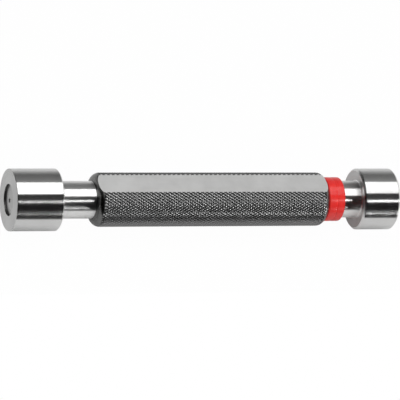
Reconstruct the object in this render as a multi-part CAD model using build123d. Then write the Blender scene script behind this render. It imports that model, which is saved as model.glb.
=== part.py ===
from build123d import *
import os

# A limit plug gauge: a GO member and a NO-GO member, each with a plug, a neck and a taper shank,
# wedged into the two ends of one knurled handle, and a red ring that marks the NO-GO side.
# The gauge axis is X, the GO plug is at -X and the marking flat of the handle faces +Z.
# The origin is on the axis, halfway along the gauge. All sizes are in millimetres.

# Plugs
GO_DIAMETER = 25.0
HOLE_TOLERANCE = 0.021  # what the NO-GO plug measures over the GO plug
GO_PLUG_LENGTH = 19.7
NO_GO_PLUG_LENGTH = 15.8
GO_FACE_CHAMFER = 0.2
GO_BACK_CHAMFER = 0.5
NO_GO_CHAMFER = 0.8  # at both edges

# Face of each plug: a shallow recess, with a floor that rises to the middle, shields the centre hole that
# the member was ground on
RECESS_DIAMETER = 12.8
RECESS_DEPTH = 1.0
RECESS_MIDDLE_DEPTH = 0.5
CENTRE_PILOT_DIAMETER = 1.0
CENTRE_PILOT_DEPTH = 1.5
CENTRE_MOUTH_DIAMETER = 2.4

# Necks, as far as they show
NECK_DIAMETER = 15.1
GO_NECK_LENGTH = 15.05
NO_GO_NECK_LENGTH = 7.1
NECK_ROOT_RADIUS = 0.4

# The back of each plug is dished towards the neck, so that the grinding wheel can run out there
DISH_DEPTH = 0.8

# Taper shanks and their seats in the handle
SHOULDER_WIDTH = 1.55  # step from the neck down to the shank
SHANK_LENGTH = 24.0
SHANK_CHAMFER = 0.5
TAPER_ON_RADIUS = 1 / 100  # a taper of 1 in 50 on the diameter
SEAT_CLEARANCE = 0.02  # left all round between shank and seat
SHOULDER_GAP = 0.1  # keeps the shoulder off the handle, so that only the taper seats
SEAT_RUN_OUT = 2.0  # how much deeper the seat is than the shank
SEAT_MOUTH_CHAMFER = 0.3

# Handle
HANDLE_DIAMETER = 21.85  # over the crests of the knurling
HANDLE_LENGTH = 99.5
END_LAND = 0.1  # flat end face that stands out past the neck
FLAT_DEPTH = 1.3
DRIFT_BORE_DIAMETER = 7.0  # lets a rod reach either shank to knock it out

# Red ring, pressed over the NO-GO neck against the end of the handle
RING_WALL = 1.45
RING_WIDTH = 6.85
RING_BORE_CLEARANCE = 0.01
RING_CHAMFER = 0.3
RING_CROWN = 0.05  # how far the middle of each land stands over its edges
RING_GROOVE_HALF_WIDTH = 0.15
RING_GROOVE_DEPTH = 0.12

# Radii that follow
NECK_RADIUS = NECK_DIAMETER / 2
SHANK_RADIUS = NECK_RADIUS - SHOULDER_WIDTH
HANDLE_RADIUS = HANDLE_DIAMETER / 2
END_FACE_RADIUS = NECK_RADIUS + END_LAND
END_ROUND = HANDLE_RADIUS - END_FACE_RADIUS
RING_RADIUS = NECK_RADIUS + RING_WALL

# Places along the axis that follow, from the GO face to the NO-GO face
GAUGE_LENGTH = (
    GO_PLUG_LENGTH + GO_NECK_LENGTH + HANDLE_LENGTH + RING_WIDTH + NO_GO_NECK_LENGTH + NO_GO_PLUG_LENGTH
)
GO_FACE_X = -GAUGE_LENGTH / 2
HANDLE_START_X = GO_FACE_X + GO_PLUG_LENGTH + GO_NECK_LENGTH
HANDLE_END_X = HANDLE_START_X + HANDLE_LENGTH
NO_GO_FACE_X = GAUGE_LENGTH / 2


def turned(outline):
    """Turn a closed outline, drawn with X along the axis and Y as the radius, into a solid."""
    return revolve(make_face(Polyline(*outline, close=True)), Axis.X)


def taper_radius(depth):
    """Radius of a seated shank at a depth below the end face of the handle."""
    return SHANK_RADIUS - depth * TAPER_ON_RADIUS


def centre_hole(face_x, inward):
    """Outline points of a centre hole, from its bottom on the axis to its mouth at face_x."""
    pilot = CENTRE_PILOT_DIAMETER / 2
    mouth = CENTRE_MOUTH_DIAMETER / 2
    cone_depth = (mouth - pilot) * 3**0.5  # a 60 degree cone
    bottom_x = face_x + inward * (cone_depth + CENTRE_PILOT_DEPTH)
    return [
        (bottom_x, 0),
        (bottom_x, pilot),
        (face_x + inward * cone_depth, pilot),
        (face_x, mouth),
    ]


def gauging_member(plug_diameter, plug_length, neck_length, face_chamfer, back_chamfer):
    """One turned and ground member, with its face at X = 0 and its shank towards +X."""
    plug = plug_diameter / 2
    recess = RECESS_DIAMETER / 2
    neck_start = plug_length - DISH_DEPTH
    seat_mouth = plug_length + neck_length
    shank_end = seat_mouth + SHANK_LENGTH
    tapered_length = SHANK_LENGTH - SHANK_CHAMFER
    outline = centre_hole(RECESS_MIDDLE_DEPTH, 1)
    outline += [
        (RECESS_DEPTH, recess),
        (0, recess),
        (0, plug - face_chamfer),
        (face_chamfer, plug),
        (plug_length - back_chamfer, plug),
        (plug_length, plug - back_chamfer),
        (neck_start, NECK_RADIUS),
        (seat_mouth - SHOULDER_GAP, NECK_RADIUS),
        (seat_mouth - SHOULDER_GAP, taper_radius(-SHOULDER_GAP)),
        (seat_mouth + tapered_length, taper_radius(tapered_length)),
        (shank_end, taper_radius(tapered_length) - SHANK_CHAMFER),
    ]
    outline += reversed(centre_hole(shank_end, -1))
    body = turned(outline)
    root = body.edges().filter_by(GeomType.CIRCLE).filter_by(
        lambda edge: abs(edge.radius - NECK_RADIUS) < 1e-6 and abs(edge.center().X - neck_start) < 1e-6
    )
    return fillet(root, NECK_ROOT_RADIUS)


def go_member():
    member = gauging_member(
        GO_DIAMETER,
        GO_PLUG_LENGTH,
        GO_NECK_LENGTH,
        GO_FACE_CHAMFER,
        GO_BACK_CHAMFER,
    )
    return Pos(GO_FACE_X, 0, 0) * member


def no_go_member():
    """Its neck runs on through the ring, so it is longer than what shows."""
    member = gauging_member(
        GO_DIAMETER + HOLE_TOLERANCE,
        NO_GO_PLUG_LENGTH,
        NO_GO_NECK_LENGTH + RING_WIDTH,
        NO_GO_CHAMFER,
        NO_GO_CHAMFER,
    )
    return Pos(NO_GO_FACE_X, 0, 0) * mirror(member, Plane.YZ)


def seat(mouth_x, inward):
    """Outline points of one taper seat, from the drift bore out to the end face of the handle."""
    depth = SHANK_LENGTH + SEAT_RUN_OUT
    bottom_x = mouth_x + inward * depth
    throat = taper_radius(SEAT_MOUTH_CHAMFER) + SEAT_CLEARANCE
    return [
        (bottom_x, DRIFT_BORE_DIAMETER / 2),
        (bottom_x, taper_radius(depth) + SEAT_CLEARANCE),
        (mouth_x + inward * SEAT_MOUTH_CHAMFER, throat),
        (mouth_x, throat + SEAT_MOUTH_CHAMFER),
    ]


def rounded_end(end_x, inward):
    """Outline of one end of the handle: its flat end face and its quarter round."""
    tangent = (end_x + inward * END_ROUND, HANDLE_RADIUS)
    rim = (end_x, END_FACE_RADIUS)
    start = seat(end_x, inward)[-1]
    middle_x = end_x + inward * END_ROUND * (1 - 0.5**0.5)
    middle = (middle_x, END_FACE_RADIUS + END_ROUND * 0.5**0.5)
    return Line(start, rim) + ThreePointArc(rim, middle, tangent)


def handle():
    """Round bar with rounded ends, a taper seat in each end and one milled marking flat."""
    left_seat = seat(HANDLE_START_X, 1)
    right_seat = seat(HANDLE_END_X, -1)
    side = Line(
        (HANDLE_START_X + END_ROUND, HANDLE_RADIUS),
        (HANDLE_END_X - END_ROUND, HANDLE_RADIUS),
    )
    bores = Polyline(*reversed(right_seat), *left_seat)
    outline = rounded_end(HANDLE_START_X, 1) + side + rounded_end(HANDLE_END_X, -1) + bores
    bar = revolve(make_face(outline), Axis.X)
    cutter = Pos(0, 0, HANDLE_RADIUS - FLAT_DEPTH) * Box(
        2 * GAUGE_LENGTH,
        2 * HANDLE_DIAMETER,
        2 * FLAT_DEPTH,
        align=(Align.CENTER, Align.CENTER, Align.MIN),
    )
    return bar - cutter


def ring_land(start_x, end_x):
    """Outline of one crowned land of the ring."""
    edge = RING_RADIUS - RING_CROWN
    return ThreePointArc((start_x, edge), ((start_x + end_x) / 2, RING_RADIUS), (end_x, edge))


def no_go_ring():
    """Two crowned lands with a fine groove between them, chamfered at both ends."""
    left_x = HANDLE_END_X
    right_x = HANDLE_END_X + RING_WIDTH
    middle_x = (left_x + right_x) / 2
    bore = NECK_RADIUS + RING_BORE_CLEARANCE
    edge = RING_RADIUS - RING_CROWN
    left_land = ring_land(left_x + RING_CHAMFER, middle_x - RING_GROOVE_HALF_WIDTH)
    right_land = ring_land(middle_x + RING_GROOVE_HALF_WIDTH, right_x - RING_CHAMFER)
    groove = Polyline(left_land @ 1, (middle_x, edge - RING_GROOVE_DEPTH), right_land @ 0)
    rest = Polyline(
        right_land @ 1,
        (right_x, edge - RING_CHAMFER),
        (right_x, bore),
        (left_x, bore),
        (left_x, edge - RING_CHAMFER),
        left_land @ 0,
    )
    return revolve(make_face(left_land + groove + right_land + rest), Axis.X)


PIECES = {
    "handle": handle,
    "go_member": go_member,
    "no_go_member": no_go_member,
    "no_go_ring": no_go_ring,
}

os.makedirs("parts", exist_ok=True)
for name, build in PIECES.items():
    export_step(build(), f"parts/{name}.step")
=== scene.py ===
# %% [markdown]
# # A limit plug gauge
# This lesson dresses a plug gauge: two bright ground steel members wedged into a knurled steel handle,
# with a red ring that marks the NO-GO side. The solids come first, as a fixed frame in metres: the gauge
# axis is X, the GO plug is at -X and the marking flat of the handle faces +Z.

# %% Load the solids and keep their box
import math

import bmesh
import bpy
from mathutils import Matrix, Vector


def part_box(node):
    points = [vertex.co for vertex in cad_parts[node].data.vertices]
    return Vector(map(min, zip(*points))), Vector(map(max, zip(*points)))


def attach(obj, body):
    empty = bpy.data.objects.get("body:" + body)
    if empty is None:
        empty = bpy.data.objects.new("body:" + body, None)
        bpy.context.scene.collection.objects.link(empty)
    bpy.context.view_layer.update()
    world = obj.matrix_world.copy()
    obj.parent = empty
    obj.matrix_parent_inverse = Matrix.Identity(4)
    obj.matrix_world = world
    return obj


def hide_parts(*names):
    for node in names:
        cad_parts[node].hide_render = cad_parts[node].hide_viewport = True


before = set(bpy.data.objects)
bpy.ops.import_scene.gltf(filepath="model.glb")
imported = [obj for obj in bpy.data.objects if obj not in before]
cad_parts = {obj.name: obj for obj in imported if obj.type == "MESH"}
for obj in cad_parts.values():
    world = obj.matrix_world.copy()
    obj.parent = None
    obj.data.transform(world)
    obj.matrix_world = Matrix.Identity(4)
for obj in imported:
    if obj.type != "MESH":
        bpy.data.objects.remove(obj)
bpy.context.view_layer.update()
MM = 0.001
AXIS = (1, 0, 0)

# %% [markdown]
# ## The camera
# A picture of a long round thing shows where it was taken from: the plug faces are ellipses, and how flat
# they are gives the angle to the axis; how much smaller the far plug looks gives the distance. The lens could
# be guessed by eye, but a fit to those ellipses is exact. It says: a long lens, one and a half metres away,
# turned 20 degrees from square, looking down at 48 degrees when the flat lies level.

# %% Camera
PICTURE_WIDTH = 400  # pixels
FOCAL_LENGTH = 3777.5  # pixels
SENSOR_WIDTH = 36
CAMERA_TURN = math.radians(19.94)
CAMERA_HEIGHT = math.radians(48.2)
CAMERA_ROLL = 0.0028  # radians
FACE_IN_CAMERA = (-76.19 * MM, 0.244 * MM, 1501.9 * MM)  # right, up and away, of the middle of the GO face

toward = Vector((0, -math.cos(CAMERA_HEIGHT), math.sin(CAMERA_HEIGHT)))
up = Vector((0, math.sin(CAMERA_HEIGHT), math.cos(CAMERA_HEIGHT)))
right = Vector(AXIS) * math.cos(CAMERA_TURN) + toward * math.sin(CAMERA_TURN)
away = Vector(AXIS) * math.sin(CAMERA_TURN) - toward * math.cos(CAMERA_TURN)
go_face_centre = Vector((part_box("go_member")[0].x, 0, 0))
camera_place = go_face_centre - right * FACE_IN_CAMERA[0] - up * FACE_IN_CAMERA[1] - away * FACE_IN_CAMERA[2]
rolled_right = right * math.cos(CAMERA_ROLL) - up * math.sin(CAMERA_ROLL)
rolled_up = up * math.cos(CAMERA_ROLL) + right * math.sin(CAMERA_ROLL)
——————
> _TASK_:
Nothing but the lines from the line that contains "right_x = HANDLE_END_X + RING_WIDTH" through the line that contains "before = set(bpy.data.objects)" should be given again, each exactly as it stands, both ends included.

> _WRITTEN RESPONSE_:
    right_x = HANDLE_END_X + RING_WIDTH
    middle_x = (left_x + right_x) / 2
    bore = NECK_RADIUS + RING_BORE_CLEARANCE
    edge = RING_RADIUS - RING_CROWN
    left_land = ring_land(left_x + RING_CHAMFER, middle_x - RING_GROOVE_HALF_WIDTH)
    right_land = ring_land(middle_x + RING_GROOVE_HALF_WIDTH, right_x - RING_CHAMFER)
    groove = Polyline(left_land @ 1, (middle_x, edge - RING_GROOVE_DEPTH), right_land @ 0)
    rest = Polyline(
        right_land @ 1,
        (right_x, edge - RING_CHAMFER),
        (right_x, bore),
        (left_x, bore),
        (left_x, edge - RING_CHAMFER),
        left_land @ 0,
    )
    return revolve(make_face(left_land + groove + right_land + rest), Axis.X)


PIECES = {
    "handle": handle,
    "go_member": go_member,
    "no_go_member": no_go_member,
    "no_go_ring": no_go_ring,
}

os.makedirs("parts", exist_ok=True)
for name, build in PIECES.items():
    export_step(build(), f"parts/{name}.step")
=== scene.py ===
# %% [markdown]
# # A limit plug gauge
# This lesson dresses a plug gauge: two bright ground steel members wedged into a knurled steel handle,
# with a red ring that marks the NO-GO side. The solids come first, as a fixed frame in metres: the gauge
# axis is X, the GO plug is at -X and the marking flat of the handle faces +Z.

# %% Load the solids and keep their box
import math

import bmesh
import bpy
from mathutils import Matrix, Vector


def part_box(node):
    points = [vertex.co for vertex in cad_parts[node].data.vertices]
    return Vector(map(min, zip(*points))), Vector(map(max, zip(*points)))


def attach(obj, body):
    empty = bpy.data.objects.get("body:" + body)
    if empty is None:
        empty = bpy.data.objects.new("body:" + body, None)
        bpy.context.scene.collection.objects.link(empty)
    bpy.context.view_layer.update()
    world = obj.matrix_world.copy()
    obj.parent = empty
    obj.matrix_parent_inverse = Matrix.Identity(4)
    obj.matrix_world = world
    return obj


def hide_parts(*names):
    for node in names:
        cad_parts[node].hide_render = cad_parts[node].hide_viewport = True


before = set(bpy.data.objects)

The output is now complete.